Viljoen's career, as Spates presents it, is a tragedy of an over-scrupulous scholar who could never stop researching, could never sit down and just write the book that she had been working her entire adult life to make real. Decade after decade, Viljoen accumulates more and more notes for her Ruskin biography, comes upon new caches of letters and stacks of documents. Time and again, she gets sidetracked: Before she writes the biography proper, she needs to transcribe and edit all of the sermon notebooks Ruskin kept as a teenager; and then she has to account for all of his ancestors, and remove various myths surrounding his parents' background; and then, disgusted with the way most of his diaries have been edited and published, she has to do her own massive job on his "Brantwood" diary, appending full biographical sketches of every person mentioned, annotating every single reference in his maddening allusive text (that last project seems to have eaten up around a decade of her working life).

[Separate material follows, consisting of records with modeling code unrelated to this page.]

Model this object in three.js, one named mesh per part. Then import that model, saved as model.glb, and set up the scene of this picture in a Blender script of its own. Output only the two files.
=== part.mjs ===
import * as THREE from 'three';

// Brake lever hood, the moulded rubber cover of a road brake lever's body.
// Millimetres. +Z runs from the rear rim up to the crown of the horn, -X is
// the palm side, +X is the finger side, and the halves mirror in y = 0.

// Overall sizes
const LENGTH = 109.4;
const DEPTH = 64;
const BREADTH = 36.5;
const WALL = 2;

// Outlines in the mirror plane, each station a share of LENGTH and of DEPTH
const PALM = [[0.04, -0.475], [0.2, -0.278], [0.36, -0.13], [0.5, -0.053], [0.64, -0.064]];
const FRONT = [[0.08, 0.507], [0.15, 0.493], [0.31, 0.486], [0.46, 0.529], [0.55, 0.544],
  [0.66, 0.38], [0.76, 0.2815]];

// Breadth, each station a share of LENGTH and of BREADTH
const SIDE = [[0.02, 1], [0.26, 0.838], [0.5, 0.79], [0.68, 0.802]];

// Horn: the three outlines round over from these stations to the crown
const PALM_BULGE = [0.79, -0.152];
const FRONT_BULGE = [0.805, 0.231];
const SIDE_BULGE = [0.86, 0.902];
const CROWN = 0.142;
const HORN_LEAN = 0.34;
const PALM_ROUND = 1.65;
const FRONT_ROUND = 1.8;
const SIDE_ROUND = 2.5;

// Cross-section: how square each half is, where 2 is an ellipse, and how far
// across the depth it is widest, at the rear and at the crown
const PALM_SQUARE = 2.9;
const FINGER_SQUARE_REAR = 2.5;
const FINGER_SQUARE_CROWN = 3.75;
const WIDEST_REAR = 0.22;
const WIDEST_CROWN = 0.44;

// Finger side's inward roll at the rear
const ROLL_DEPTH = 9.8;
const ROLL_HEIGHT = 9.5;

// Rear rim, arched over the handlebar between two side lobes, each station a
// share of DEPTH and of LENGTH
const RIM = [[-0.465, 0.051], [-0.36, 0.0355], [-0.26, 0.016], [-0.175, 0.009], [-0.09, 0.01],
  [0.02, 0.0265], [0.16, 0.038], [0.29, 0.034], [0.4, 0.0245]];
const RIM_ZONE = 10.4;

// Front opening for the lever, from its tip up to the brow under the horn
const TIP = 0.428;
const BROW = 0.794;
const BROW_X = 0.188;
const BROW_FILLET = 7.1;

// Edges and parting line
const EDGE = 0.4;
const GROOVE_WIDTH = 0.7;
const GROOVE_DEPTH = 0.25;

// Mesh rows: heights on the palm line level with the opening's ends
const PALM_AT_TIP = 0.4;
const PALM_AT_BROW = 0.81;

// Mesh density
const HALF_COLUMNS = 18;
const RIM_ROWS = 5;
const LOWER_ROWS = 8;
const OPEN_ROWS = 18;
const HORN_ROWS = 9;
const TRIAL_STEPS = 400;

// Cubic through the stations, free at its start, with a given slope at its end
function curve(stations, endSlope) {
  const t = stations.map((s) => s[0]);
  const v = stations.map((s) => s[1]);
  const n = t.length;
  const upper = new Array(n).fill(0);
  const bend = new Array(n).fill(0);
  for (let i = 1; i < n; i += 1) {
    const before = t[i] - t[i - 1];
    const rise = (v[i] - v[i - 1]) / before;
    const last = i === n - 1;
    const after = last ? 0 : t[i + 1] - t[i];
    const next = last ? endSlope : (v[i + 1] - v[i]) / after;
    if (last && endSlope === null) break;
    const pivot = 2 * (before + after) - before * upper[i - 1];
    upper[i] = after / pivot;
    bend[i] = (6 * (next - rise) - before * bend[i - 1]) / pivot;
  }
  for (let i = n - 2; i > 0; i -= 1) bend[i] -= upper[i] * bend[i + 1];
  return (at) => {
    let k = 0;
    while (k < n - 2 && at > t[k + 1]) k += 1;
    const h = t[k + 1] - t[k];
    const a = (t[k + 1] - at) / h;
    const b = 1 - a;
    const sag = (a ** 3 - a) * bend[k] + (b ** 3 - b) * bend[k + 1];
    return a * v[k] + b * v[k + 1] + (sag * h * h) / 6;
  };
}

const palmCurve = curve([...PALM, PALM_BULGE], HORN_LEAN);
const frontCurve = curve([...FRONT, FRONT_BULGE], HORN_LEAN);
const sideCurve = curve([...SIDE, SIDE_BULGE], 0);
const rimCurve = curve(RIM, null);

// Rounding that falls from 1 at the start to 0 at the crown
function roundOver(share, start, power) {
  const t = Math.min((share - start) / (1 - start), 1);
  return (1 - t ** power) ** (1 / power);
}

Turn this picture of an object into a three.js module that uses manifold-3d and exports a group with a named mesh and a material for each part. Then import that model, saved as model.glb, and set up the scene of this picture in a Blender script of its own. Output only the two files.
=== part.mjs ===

Every job takes longer than she's planned; every ancillary project ends up sidetracking her from writing the biography proper. It's almost heartbreaking, really. Part of me admires Viljoen unreservedly: in her desire from absolute accuracy, and complete thoroughness, she's kind of a patron saint of scholars. But even scholarship has to stop somewhere. There's no such thing as total knowledge, & the desire for total knowledge can keep one from offering any of one's knowledge to the world in print.

Spates clearly reads Viljoen as kind of an unsung hero of Ruskin studies, and I'm inclined to agree. But my admiration for her is rather less whole-hearted than his. Yes, she probably knew more about Ruskin than anyone else alive – maybe more than anyone else ever will know. But the inability to know when to stop, to call a more or less temporary halt to the quest for information & to set down what one already knows, is at least as important a faculty of the scholar as the drive for continued research.

And frankly, I'm less than convinced that Viljoen's critical acumen is all that Spates makes it out to be. As he narrates in The Imperfect Round, Viljoen spent a number of years pursuing an allegorical reading of Ruskin's work, in which almost all of his writings, from the early Poetry of Architecture thru Praeterita (& even including his private diaries) are coded allegories of his own family, & later of his pursuit of Rose La Touche. Viljoen never published any of this work – she told everyone she knew about it, and received scant encouragement from the scholarly community – but apparently she clung to this reading to the very end. It distracted her from working on Ruskin's life for a number of years, and heaven knows how it would have affected the biography she never really wrote. The very notion of an extended allegory, running thru and structuring all of Ruskin's works, strikes me as incredibly unlikely; it goes against everything I know about how Ruskin wrote and thought, every intuition I've had about his work over the past decade of reading him. He's simply not that kind of writer. Alas, there's something all too Casaubon-like in this bit of Viljoen's intellectual history.

So I have reservations, both about Helen Gill Viljoen's work and about James Spates's full-throated praise of that work. But The Imperfect Round is a book every Ruskinian needs to own, and indeed every biographer ought to read. It's the most absorbing cautionary tale about the art of life-writing I've encountered, and gives us in scrupulous detail the moving human tragedy of a gifted writer's encounter with, and ultimate absorption in, the endless vortex of the record of the past.